Conte de Fées nous raconte la découverte par un jeune américain « ordinaire » la découverte d’un monde « parallèle », auquel on accède via un puits caché dans la remise condamnée de la propriété d’un vieil homme solitaire, et sa transformation progressive en « prince charmant », avec cheveux blonds et yeux bleus, seul capable de délivrer une reine et son royaume accablé par une terrible malédiction. En soi, l’histoire n’est pas excessivement originale – surtout de la part d’un auteur dont on connaît l’imagination incroyablement fertile – et on aura droit au fil de notre lecture à pas mal de clichés inhérents au genre : les animaux qui parlent, les loups qui rôdent, l’énorme criquet qui règne sur le monde des insectes, le méchant frère au sein de la famille royale qui se venge de ne pas être aussi beau que le reste de sa famille, etc. etc. On croisera même dans Conte de fées une sirène, et un dragon !
Et Stephen King est bien conscient des limites de l’exercice, mais également du fait que ses lecteurs d’aujourd’hui ont été nourris de références foisonnantes, qui vont inévitablement colorer leur lecture et leur interprétation. Pour la première fois, il intègre ces références – littéraires ou cinématographiques – dans son récit : le protagoniste principal, comme tout adolescent de son âge (bon, il a 17 ans, et est quasiment un adulte) commente ce qu’il voit et ce qu’il découvre par rapport à sa culture : en partant de Lovecraft (dont l’ombre plane sur de nombreuses pages ici, en particulier dans la description de la ville maudite ou du combat final contre un Mal abominable, régulièrement comparé à Cthulhu ), Poe, Stoker, Mary Shelley et en en arrivant à Disney (logiquement, même si Disney sert clairement de « repoussoir » à King) et même Miyazaki, on est dans un tourbillon de citations ! Comme si King savait – et il a sans doute raison – que plutôt que de décrire par le menu son univers et ses créatures fantastiques, il suffit de citer un ouvrage ou un film que tout le monde connaît pour que le lecteur comprenne de quoi il retourne ! Et cette reconnaissance implicite de la difficulté de renouveler un imaginaire déjà solide, grâce à des dizaines de grands auteurs qui ont déjà tout créé, confère à Conte de Fées un aspect « post-moderne », décalé / distancié, ou tout au moins mélancolique, qui équilibre l’habituelle énergie dont font preuve les protagonistes de l’histoire.

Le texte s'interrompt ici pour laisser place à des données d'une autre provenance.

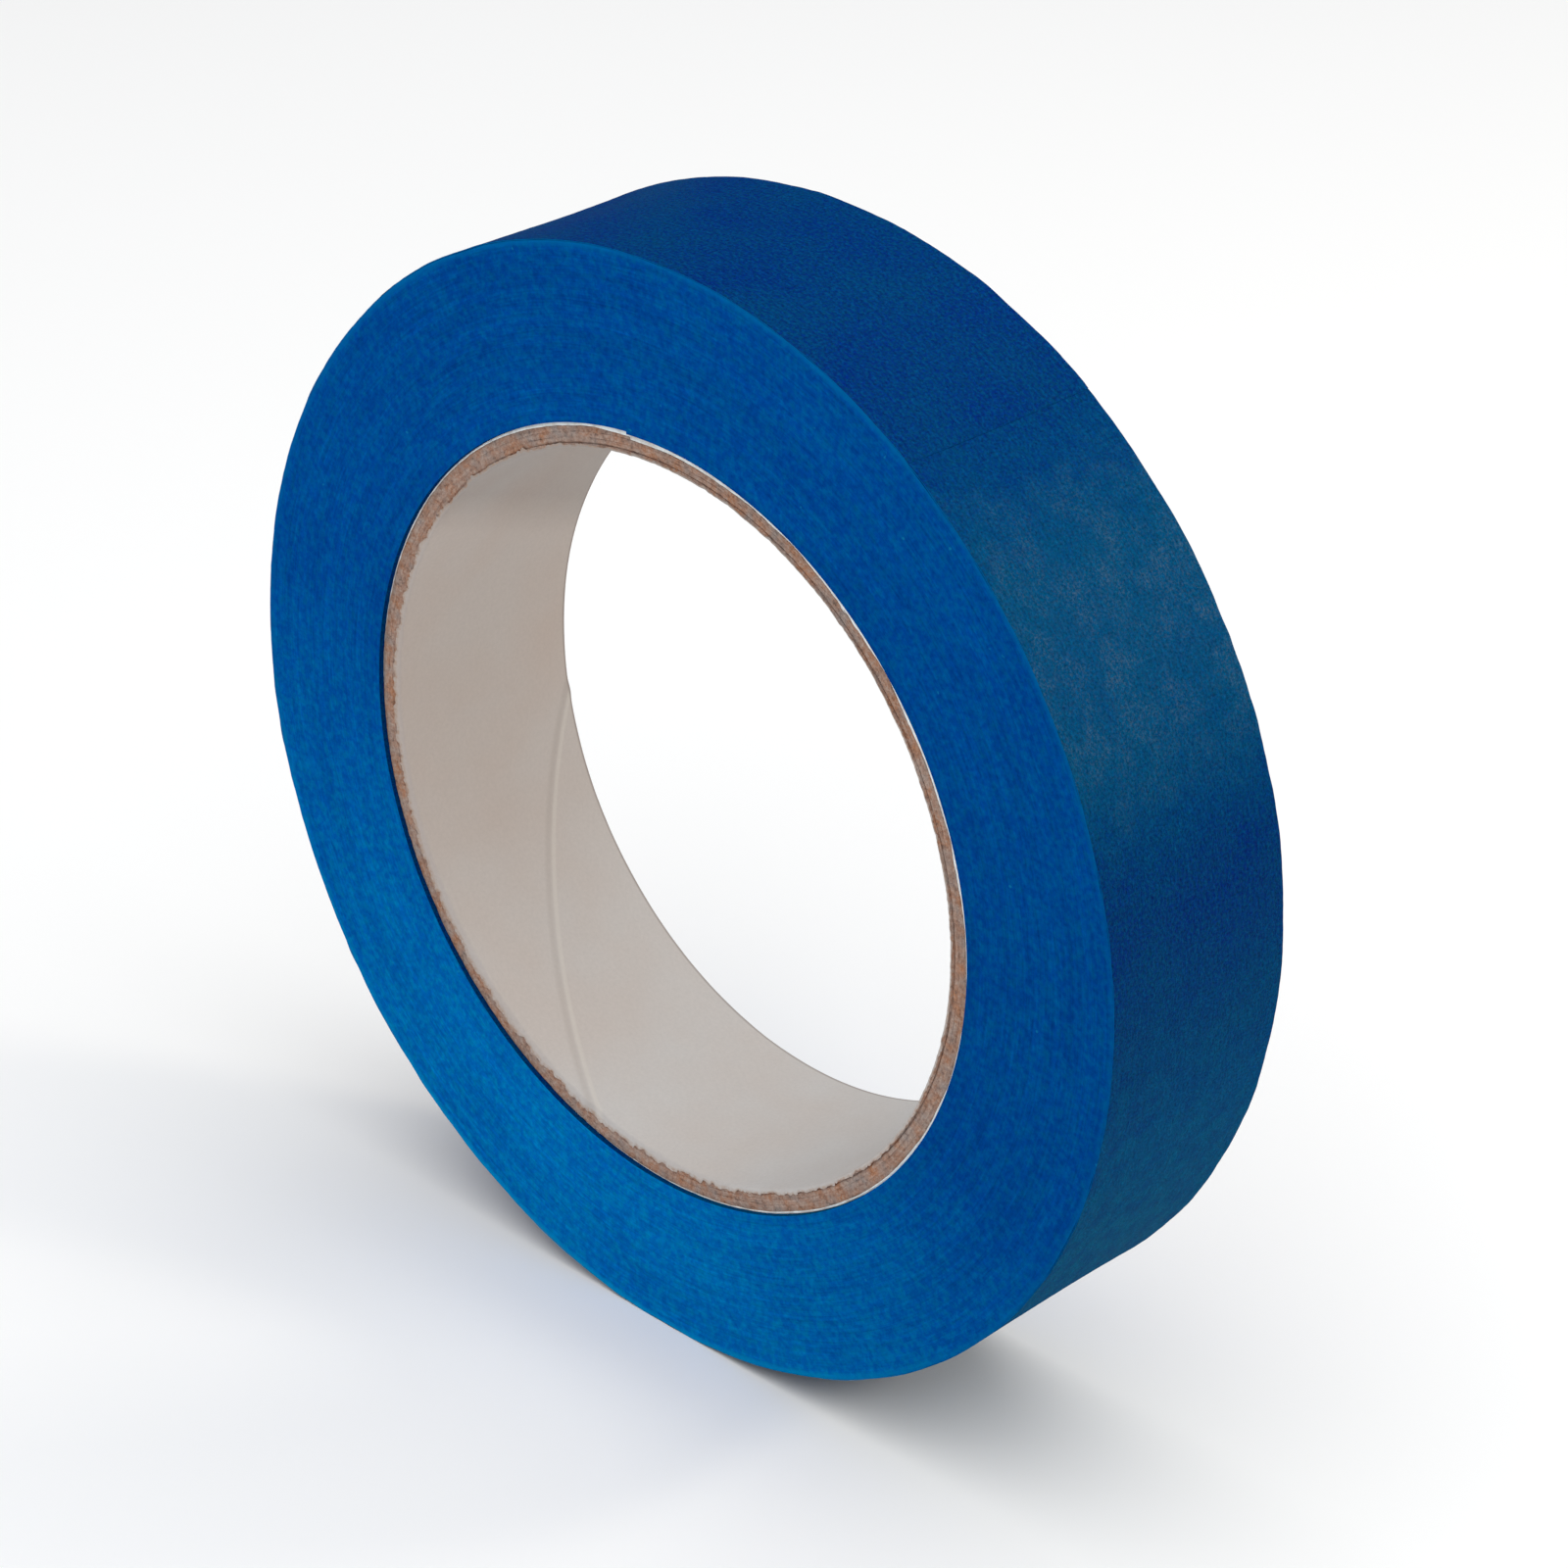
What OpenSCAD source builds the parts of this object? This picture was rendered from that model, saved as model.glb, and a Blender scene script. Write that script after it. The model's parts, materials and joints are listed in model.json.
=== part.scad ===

Conte de Fées démarre magnifiquement, ce qui ne surprendra aucun fan du maître, avec une première partie se déroulant dans notre monde, où King fait brillamment la chronique de l’adolescence difficile de son personnage, suite au décès de sa mère, puis de sa rencontre avec un vieil homme vivant reclus dans une maison ressemblant à celle de Psychose (ah oui, Hitchcock est également une référence incontournable !). Il se conclura très efficacement dans une dernière partie remplie d’action et de suspense, consacrée à la confrontation violente entre le Prince (charmant, donc…) et les forces obscures surgies de ténèbres innommables, mais surtout de la haine la plus ordinaire (car King reste un humaniste de gauche, et on peut lire en filigrane son inquiétude vis-à-vis de la montée des idées d’extrême-droite). Le problème de Conte de Fées est sa partie centrale, où l’univers que King a créé semble tellement fait de bric et de broc qu’on a du mal à y adhérer, sans même parler de véritablement y pénétrer : il y a, ce qui est rare chez l’auteur, quelques centaines de pages assez ennuyeuses dans Conte de Fées, il faut bien l’admettre !
L’expérience tentée ici par Stephen King n’est donc pas totalement concluante, et Conte de Fées est probablement l’un de ses livres les moins forts depuis longtemps. Pourtant, on le referme rempli d’admiration pour l’audace et la créativité d’un auteur qui, d’année en année, continue à nous surprendre.